### Requirement
Every line below that holds the string "frame" should be copied out.

### Given material

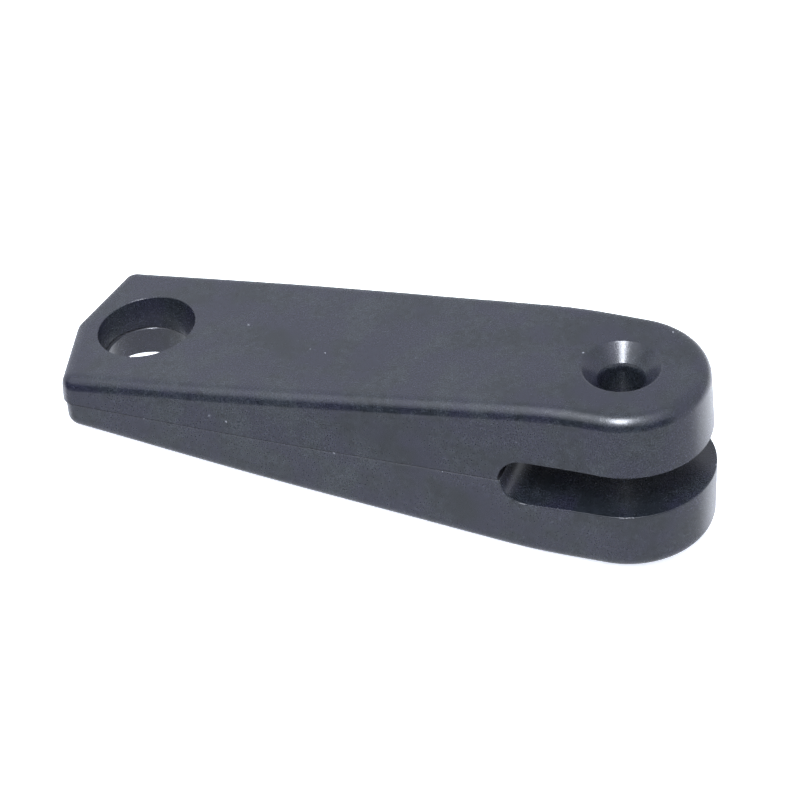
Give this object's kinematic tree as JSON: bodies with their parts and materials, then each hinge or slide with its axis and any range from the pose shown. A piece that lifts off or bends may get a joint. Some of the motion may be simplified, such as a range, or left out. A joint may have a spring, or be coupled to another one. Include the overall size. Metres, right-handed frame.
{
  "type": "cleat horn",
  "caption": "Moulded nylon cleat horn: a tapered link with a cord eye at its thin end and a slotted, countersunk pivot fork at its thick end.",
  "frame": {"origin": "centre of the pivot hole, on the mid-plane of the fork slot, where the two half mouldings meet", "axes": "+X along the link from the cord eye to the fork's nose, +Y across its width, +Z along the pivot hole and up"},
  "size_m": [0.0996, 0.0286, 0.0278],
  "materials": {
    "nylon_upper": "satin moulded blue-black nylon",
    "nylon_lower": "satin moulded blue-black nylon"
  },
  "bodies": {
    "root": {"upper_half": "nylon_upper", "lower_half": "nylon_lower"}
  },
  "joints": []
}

### Answer
Give this object's kinematic tree as JSON: bodies with their parts and materials, then each hinge or slide with its axis and any range from the pose shown. A piece that lifts off or bends may get a joint. Some of the motion may be simplified, such as a range, or left out. A joint may have a spring, or be coupled to another one. Include the overall size. Metres, right-handed frame.
  "frame": {"origin": "centre of the pivot hole, on the mid-plane of the fork slot, where the two half mouldings meet", "axes": "+X along the link from the cord eye to the fork's nose, +Y across its width, +Z along the pivot hole and up"},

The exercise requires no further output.